Pictures by Graham Boutell and Colin Pusey
9th July 2016
Rosemary Roe welcomed us on arrival and gave a brief history of how the garden has developed.
The original field was full of bramble and fallen fruit trees so her farmer father helped to level and clear the land. To provide a windbreak she planted leylandii, which she later regretted, so as a Christmas present 15 years ago, her farmer brother removed the 53 trees! Rosemary apologised for any weeds and for the ground elder but said she maintains the garden herself with help from Doug, her gardener. We were informed that ground elder can be eaten! The green in front of the farm is a private green, one of only six in the country.

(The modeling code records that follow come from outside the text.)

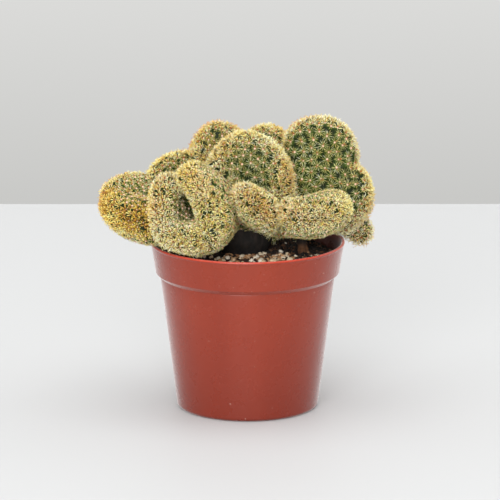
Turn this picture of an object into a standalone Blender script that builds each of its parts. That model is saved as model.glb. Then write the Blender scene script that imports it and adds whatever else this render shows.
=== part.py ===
"""Brain cactus in a plastic nursery pot.

The plant is the crested form of a finger-stemmed pincushion cactus. Its growing tips have
widened into ridges, so it grows as thick sheets that fold against each other like a brain.
Sizes are in millimetres. The origin is on the surface under the middle of the pot,
+Z is up, and the side seen in the photograph faces -Y.
"""
import math
import random

import bmesh
import bpy
from mathutils import Quaternion, Vector
from mathutils.bvhtree import BVHTree
from mathutils.kdtree import KDTree

MM = 0.001
GAP = 0.3
WELD = 0.005

# Pot: a thin moulded cone with a stepped rim. Its floor is raised between a foot ring and a flat middle.
POT_HEIGHT = 75.2
POT_SIDES = 56
WALL = 1.0
FOOT_RADIUS = 31.6
FOOT_ROUNDING = 1.4
FOOT_RING_WIDTH = 3.0
FOOT_DISC_RADIUS = 9.0
FOOT_RECESS = 2.0
FOOT_SLOPE = 1.0
FLOOR_TOP = 3.2
FLOOR_ROUNDING = 1.5
STEP_HEIGHT = 59.2
STEP_RADIUS = 38.7
STEP_ROUNDING = 0.5
RIM_HEIGHT = 61.6
RIM_RADIUS = 40.9
RIM_INNER_RADIUS = 39.8
LIP_RADIUS = 43.2
LIP_BEAD = 0.7
SHARP_ANGLE = math.radians(35)
DRAIN_COUNT = 6
DRAIN_RADIUS = 3.2
DRAIN_CIRCLE_RADIUS = 19.0
DRAIN_SIDES = 10

# Soil: fills the pot to a little under its rim, with grit on top and a plain hole for the root collar.
SOIL_SEED = 7
SOIL_TOP = 68.5
SOIL_SIDES = 36
SOIL_RINGS = 5
SOIL_ROUGHNESS = 0.6
SOCKET_RADIUS = 10.6
SOCKET_DEPTH = 14.0
GRAIN_COUNT = 48
GRAIN_RADIUS = (0.8, 1.6)
GRAIN_UNEVENNESS = (0.75, 1.15)
GRAIN_FLATNESS = 0.75
GRAIN_COLLAR_CLEARANCE = 3.0
GRAIN_WALL_CLEARANCE = 2.5

# Root collar and heart: the woody foot of the plant, as (radius, height), and the old stem above it
# that the folds grow out of on all sides.
COLLAR_CENTRE = (-1.0, 9.0)
COLLAR_PROFILE = [(9.0, 54.8), (9.6, 62.0), (10.2, 69.0), (12.5, 76.0), (9.0, 86.0)]
COLLAR_SIDES = 20
HEART_CENTRE = (0.0, 9.0, 88.0)
HEART_RADII = (38.0, 13.0, 12.0)

# Crest: the table of folds gives its outline with the coat of spines, and the body lies this far inside.
CREST_SEED = 7
SPINE_COVER = 0.8
FOLD_STEP = 2.0
CURVE_STEPS = 200
TANGENT_STEP = 0.01
NECK_RATE = 1.6
FINE_VOXEL = 1.0
FINE_SMOOTHING = 3
PATCH = 4.1
PATCH_RELAXING = 4

# Tubercles and spines: blunt points with furrows between them, and a spine beside the tip of most.
TUBERCLE_SPACING = 5.0
TUBERCLE_RISE = 0.9
FURROW_DEPTH = 0.45
SPINE_SPACING = 6.2
SPINE_LENGTH = (3.0, 4.0)
SPINE_ROOT_RADIUS = 0.35
SPINE_TILT = math.radians(35)
SPINE_FOOT_SHIFT = 0.35
SPINE_CLEARANCE = 1.2
LOWEST_SPINE = 74.5

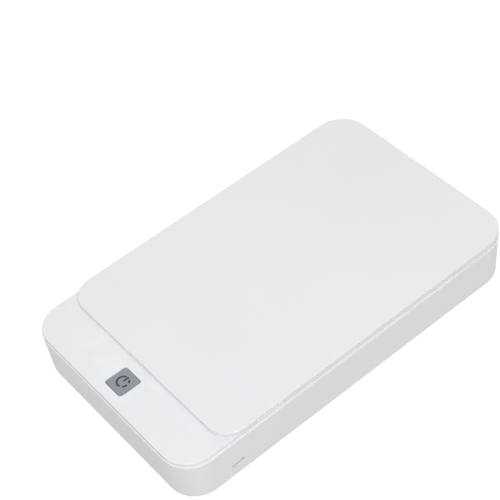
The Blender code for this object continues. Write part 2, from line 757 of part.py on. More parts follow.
def lamps():
    """Two quartz tubes with caps, clips and a reflector each."""
    for side, name in ((-1, "left"), (1, "right")):
        x = side * lamp_x
        low = chamber_centre_y - lamp_half_length
        high = chamber_centre_y + lamp_half_length
        tube = part(f"uv_lamp_{name}", rod(lamp_radius, (x, low, lamp_height),
                                           (x, high, lamp_height), lamp_steps), "quartz")
        cut(tube, rod(lamp_radius - lamp_glass, (x, low - overrun, lamp_height),
                      (x, high + overrun, lamp_height), lamp_steps), "bore")
        for end, place in ((-1, "front"), (1, "rear")):
            outer_y = chamber_centre_y + end * cap_outer
            inner_y = outer_y - end * cap_length
            cap = part(f"lamp_cap_{name}_{place}",
                       rod(cap_radius, (x, outer_y, lamp_height), (x, inner_y, lamp_height),
                           lamp_steps), "cap_ceramic")
            seat = outer_y - end * (cap_length - cap_grip - gap)
            cut(cap, rod(lamp_radius + gap, (x, seat, lamp_height),
                         (x, inner_y - end * overrun, lamp_height), lamp_steps), "socket")
            arch_radius = cap_radius + gap
            middle = chamber_centre_y + end * saddle_centre
            outline = (arc(x, lamp_height, arch_radius + clip_sheet, 0, 180, lamp_steps // 2)
                       + arc(x, lamp_height, arch_radius, 180, 0, lamp_steps // 2))
            part(f"lamp_clip_{name}_{place}",
                 slab([outline], -middle - clip_width / 2, -middle + clip_width / 2, along_y),
                 "steel")
        back = chamber_half_width - reflector_set_in
        centre_x = side * (back - reflector_radius)
        spread = math.degrees(reflector_half_angle)
        turn = 0 if side > 0 else 180
        outline = (arc(centre_x, lamp_height, reflector_radius, turn - spread, turn + spread,
                       lamp_steps // 2)
                   + arc(centre_x, lamp_height, reflector_radius - reflector_sheet,
                         turn + spread, turn - spread, lamp_steps // 2))
        half = saddle_centre - saddle_length / 2 - reflector_end_gap
        part(f"reflector_{name}", slab([outline], -chamber_centre_y - half,
                                       -chamber_centre_y + half, along_y), "aluminium")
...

On retirement, Rosemary did a 5-day course on garden design which she found most beneficial so she started to develop a spring border. When the farm was sold 8 years ago she purchased a small parcel of land from the agent. On return from a visit to Highgrove she developed her own hexagon water feature to be viewed from her window. The garden borders are kidney-shaped or curved and billowing with herbaceous perennials, shrubs, roses and trees. Hidden paths meandered through the beds.
A pond with a seat, facing the setting sun over the open countryside, had a bed of extremely large and well-kept hostas with no sign of slug damage. Ligularia “The Rocket” positively zoomed skyward.
The stumpery was lush with ferns, honeysuckle and Hydrangea arborescens “Annabelle”. The courtyard had containers of pelargoniums and the gravel garden was suitably planted with Mediterranean style plants. There was also a newly planted meadow and a small vegetable area.
I particularly liked the idea of attaching a piece of guttering to a wall a couple of feet off the ground which was planted up with various house leeks - most novel.
Doug, who is passionate about hostas, had many planted in containers and there was the added bonus of some to buy. He had a few I did not know. A tip he gave on the healthy state of the hostas by the pond was to give a generous mulch to them just as the spikes begin to burst forth from the ground. This feeds the plants and also deters any molluscs. He feeds the container hostas well and also uses a liquid deterrent for small molluscs to douse the plants and stop the leaves being eaten.
We were also able to visit the local church, King Charles the Martyr, which had a little bellcote and Georgian interior, luckily hardly touched by the Victorians. The dedication to King Charles I is one of only five in England. The barrel organ, still in use and dating from 1810, is the only remaining one in Suffolk. An unusual feature in the church were the complete set of box pews with matching triple-decker pulpit with reading desk and clerk’s pew. Doug was overheard telling someone about the church and referred to the pews as pigsties!
The beautiful hot sunny afternoon ended with delicious home-made cakes and a very welcome cup of tea.